## DIRECTION
Everything from the line with "it is split." through the line with "zip(*points))), Vector(map(max, zip(*points)))" should be repeated exactly, both of those lines included, and nothing else.

** BEGIN WORKING DATA **

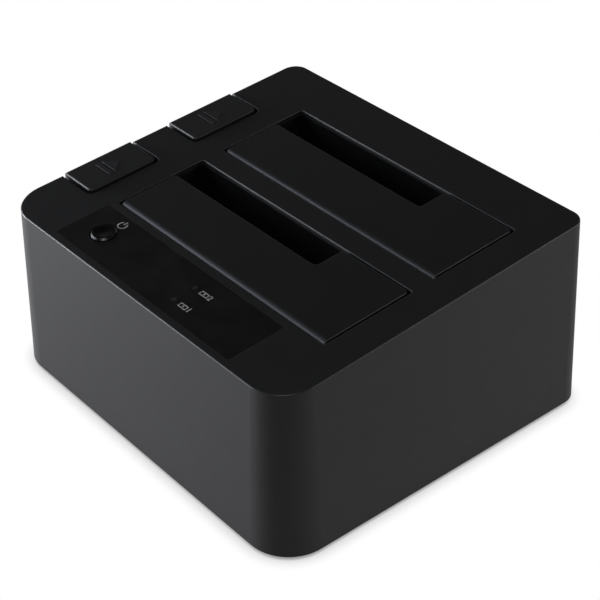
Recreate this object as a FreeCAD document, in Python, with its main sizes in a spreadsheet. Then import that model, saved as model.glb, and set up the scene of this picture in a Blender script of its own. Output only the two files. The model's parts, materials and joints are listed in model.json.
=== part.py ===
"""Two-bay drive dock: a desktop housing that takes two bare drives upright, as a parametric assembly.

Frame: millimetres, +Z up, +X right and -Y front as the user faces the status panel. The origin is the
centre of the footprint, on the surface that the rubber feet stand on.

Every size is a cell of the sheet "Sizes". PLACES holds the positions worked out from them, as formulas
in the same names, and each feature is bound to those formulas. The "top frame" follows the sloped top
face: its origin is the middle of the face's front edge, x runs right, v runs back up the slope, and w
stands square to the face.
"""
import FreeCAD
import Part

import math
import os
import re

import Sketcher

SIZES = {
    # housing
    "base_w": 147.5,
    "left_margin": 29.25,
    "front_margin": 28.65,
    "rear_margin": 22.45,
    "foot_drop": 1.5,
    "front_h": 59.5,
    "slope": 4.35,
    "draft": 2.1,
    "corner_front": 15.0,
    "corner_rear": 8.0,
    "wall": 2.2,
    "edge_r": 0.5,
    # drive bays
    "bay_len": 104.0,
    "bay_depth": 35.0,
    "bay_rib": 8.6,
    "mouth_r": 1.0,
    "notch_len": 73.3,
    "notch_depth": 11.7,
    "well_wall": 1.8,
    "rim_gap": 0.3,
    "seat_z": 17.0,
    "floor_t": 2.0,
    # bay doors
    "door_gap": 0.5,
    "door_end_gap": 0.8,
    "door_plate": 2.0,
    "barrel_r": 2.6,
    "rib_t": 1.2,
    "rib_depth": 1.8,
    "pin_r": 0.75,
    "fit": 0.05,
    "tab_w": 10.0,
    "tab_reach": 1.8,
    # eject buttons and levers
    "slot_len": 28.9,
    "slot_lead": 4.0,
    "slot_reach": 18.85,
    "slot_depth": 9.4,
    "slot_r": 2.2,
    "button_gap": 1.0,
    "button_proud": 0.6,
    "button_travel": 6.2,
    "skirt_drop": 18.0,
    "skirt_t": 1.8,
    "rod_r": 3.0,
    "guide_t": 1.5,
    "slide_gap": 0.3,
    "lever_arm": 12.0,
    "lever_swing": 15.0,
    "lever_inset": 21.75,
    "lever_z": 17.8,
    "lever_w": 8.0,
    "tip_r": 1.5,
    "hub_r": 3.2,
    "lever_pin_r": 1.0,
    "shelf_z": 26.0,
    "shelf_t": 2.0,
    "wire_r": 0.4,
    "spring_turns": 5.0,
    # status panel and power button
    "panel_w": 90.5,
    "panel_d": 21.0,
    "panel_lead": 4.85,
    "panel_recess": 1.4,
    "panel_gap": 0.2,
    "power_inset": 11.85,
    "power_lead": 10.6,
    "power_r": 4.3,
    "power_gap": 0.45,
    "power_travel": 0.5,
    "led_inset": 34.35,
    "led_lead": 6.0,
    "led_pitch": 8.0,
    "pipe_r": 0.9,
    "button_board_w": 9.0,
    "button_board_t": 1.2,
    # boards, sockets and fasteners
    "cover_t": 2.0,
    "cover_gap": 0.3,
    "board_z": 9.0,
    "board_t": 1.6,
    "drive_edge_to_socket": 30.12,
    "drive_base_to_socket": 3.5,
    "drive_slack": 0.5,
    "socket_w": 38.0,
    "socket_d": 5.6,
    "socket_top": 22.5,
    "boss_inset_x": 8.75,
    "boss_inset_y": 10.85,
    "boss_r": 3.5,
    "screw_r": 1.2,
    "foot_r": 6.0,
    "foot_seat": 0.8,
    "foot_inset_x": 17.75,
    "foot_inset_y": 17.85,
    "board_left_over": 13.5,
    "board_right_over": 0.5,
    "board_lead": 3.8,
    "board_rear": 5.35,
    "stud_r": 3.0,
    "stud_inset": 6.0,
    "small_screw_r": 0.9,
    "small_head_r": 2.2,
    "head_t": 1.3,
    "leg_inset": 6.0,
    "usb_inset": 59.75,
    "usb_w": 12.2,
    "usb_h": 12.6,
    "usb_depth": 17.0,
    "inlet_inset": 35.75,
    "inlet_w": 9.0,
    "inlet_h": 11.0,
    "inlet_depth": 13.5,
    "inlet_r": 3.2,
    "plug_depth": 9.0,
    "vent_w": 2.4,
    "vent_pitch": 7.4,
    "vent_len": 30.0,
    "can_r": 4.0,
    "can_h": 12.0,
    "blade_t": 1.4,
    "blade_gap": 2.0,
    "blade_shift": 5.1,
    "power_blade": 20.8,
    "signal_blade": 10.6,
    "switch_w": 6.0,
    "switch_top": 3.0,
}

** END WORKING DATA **
** BEGIN WORKING DATA **

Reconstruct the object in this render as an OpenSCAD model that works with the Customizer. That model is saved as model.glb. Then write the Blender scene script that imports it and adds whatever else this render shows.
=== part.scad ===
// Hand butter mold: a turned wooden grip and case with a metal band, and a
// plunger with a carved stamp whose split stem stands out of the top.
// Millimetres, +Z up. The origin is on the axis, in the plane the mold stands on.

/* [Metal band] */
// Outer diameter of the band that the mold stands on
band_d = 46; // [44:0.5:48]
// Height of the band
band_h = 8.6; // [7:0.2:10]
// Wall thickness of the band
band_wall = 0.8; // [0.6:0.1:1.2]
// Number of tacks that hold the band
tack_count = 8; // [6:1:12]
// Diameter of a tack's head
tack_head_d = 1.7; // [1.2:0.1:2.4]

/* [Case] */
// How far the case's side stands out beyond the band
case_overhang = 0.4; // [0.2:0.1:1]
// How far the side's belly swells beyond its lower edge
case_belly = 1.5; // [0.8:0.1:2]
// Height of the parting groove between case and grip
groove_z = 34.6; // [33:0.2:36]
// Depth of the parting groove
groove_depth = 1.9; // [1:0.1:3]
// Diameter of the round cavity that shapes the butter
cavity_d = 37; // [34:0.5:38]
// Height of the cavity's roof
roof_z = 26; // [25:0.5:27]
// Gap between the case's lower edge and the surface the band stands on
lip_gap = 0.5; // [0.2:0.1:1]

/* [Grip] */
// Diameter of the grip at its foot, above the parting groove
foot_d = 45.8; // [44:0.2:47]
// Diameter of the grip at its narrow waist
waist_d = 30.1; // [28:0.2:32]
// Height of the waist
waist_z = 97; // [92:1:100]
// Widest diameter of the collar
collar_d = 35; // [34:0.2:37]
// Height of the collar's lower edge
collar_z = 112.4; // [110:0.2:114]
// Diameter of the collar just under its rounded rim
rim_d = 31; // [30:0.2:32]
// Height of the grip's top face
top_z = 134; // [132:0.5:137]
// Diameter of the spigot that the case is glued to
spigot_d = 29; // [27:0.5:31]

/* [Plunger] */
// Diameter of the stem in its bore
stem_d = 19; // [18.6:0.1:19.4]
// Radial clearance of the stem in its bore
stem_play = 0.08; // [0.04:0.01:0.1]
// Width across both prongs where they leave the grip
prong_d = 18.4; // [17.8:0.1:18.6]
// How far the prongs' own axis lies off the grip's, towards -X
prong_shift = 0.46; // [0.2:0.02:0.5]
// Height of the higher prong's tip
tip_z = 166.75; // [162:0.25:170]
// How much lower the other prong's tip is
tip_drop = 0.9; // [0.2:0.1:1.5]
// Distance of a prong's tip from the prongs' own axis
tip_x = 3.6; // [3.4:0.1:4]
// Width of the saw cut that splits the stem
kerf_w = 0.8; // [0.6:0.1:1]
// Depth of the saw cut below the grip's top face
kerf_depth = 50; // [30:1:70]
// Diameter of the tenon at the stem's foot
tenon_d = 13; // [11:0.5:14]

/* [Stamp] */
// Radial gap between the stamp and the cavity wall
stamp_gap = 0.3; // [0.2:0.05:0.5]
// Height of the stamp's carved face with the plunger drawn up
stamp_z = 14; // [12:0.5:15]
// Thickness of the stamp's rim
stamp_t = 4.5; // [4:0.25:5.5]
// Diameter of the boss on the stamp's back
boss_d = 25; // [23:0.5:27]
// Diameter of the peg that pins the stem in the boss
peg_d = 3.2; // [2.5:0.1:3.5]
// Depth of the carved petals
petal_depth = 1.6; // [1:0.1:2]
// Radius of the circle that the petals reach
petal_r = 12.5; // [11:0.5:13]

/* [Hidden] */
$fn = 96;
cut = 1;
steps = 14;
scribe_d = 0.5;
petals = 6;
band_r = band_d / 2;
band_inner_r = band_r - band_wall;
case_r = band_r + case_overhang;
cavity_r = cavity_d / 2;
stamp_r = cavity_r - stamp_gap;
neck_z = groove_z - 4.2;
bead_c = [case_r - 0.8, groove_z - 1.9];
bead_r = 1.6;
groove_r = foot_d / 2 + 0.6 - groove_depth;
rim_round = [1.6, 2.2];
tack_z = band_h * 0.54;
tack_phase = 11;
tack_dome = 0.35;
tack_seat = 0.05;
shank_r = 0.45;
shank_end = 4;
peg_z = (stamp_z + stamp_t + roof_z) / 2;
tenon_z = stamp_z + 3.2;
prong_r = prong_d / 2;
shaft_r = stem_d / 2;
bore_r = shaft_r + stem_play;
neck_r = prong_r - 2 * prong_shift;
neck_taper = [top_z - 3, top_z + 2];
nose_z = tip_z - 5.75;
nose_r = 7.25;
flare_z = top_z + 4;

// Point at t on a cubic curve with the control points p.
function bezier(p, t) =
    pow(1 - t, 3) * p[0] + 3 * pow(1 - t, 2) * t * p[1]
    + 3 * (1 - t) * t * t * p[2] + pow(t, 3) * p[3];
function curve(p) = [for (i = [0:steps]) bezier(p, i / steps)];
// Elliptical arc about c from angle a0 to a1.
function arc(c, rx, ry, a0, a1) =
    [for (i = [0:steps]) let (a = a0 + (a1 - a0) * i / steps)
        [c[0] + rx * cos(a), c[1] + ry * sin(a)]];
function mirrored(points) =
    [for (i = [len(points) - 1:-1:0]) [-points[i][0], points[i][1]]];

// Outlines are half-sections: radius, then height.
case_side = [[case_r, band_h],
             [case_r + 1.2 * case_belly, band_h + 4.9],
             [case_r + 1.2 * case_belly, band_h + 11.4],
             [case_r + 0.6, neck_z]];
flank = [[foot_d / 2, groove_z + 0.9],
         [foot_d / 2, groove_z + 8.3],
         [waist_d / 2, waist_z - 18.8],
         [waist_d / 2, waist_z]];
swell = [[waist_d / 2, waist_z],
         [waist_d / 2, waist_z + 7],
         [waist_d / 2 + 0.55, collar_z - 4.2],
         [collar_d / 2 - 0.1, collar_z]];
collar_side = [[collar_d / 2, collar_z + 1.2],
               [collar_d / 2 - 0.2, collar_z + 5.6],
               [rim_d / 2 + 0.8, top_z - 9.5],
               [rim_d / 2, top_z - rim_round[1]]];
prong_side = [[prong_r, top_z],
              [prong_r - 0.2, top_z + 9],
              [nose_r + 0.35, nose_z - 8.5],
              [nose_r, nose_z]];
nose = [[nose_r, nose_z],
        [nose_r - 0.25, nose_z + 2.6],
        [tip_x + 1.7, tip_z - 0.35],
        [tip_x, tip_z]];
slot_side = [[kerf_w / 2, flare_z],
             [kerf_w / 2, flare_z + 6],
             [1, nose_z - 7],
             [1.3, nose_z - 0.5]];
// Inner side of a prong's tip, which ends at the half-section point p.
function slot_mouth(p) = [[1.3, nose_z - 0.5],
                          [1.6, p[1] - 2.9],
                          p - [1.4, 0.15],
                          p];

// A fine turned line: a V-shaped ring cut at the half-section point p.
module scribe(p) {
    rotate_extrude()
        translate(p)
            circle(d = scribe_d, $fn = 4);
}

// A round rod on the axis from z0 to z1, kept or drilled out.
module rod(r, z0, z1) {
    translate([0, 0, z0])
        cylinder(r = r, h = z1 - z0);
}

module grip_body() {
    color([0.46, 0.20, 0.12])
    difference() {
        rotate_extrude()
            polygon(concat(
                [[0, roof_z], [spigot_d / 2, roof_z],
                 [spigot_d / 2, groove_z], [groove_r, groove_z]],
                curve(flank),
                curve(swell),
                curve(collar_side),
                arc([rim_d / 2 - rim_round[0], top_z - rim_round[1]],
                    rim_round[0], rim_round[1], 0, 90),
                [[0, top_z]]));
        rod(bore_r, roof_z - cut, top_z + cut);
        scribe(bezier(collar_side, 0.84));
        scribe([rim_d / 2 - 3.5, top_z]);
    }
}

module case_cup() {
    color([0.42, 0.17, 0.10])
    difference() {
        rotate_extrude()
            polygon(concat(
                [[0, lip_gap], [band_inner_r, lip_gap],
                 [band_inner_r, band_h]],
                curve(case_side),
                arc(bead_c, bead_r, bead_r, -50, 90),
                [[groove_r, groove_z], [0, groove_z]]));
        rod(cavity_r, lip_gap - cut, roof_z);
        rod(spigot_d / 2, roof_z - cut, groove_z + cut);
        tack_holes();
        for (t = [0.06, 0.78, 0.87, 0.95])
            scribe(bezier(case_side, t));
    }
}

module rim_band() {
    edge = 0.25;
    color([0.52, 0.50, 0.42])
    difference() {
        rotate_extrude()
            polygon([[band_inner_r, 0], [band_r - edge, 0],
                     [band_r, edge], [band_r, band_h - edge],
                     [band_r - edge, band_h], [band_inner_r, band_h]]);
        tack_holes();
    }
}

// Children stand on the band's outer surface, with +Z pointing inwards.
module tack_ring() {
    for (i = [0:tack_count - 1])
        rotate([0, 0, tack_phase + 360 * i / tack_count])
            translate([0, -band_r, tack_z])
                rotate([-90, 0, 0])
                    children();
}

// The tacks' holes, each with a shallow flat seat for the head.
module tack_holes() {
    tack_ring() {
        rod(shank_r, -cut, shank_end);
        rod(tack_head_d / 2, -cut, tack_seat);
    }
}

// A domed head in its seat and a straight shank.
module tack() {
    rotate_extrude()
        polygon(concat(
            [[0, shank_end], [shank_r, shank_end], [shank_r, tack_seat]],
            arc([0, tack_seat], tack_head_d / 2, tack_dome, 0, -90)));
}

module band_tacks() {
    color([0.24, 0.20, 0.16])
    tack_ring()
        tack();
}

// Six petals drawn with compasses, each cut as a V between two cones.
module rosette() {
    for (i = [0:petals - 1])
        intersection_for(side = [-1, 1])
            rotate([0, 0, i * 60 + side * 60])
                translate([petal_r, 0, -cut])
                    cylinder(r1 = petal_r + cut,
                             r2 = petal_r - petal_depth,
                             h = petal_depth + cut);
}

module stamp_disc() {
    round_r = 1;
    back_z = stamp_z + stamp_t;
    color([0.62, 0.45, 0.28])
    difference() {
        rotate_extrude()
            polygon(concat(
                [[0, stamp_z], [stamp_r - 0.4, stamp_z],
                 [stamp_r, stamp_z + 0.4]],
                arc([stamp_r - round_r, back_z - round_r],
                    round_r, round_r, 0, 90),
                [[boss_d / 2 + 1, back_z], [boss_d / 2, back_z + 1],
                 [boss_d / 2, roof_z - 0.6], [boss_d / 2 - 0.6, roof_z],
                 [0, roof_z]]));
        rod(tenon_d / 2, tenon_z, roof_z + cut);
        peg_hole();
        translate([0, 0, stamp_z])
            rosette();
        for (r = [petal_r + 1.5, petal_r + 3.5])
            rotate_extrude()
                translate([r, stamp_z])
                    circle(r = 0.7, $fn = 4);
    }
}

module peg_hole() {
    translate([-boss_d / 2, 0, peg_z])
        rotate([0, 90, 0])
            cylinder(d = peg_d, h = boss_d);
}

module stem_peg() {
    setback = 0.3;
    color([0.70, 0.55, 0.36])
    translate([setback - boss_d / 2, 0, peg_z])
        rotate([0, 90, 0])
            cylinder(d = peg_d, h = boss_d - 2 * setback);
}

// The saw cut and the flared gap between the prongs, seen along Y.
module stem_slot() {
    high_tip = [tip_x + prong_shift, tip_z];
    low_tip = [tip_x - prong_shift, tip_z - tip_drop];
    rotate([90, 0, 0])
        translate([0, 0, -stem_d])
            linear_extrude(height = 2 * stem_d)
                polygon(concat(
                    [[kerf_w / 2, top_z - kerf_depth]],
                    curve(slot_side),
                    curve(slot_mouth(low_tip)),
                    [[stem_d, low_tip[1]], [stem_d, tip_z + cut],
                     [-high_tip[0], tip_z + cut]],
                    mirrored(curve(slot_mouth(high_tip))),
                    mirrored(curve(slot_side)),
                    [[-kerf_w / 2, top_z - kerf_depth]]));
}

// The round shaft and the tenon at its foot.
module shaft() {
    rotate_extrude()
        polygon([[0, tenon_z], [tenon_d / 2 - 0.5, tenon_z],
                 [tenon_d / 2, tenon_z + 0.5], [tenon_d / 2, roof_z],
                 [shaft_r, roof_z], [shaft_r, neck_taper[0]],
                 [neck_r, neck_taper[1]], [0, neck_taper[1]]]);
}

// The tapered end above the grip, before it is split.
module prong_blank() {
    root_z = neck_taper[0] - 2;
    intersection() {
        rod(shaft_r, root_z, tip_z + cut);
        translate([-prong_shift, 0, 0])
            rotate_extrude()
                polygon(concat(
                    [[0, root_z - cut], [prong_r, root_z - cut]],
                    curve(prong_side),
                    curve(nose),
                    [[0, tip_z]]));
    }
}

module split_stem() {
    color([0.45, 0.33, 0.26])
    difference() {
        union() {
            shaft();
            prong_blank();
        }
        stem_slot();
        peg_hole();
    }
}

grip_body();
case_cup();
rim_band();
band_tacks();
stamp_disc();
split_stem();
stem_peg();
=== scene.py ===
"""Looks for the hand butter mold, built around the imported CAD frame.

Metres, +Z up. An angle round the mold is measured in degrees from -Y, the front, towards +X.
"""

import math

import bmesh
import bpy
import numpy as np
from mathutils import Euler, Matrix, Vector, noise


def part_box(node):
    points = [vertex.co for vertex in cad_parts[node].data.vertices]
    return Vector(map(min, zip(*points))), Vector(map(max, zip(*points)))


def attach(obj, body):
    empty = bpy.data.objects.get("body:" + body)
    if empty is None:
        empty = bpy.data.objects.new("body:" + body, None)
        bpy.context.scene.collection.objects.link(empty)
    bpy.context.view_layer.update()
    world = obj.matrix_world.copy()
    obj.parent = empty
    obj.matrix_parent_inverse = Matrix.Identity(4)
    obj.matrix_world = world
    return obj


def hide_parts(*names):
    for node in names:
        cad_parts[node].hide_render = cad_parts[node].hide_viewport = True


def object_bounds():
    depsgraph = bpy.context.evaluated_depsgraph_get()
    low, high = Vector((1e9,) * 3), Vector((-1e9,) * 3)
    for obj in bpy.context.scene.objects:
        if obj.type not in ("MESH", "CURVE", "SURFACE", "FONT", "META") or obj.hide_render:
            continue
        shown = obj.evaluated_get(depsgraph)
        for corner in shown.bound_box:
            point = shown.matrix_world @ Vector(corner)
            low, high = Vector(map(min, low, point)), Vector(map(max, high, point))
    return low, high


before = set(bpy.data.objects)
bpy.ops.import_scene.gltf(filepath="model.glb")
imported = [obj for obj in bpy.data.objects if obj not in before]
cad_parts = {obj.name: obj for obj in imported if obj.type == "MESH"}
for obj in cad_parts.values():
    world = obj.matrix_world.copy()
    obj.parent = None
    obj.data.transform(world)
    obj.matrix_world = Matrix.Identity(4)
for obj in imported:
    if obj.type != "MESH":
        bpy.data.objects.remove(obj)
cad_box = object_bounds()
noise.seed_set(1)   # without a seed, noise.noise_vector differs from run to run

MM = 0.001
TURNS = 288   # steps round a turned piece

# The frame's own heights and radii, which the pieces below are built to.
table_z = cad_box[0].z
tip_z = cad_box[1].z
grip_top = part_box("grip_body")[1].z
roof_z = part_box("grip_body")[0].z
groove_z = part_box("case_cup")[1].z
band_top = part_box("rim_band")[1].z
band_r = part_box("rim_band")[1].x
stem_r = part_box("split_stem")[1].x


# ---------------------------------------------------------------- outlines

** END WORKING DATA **

## ANSWER FOR THE TASK
// The tapered end above the grip, before it is split.
module prong_blank() {
    root_z = neck_taper[0] - 2;
    intersection() {
        rod(shaft_r, root_z, tip_z + cut);
        translate([-prong_shift, 0, 0])
            rotate_extrude()
                polygon(concat(
                    [[0, root_z - cut], [prong_r, root_z - cut]],
                    curve(prong_side),
                    curve(nose),
                    [[0, tip_z]]));
    }
}

module split_stem() {
    color([0.45, 0.33, 0.26])
    difference() {
        union() {
            shaft();
            prong_blank();
        }
        stem_slot();
        peg_hole();
    }
}

grip_body();
case_cup();
rim_band();
band_tacks();
stamp_disc();
split_stem();
stem_peg();
=== scene.py ===
"""Looks for the hand butter mold, built around the imported CAD frame.

Metres, +Z up. An angle round the mold is measured in degrees from -Y, the front, towards +X.
"""

import math

import bmesh
import bpy
import numpy as np
from mathutils import Euler, Matrix, Vector, noise


def part_box(node):
    points = [vertex.co for vertex in cad_parts[node].data.vertices]
    return Vector(map(min, zip(*points))), Vector(map(max, zip(*points)))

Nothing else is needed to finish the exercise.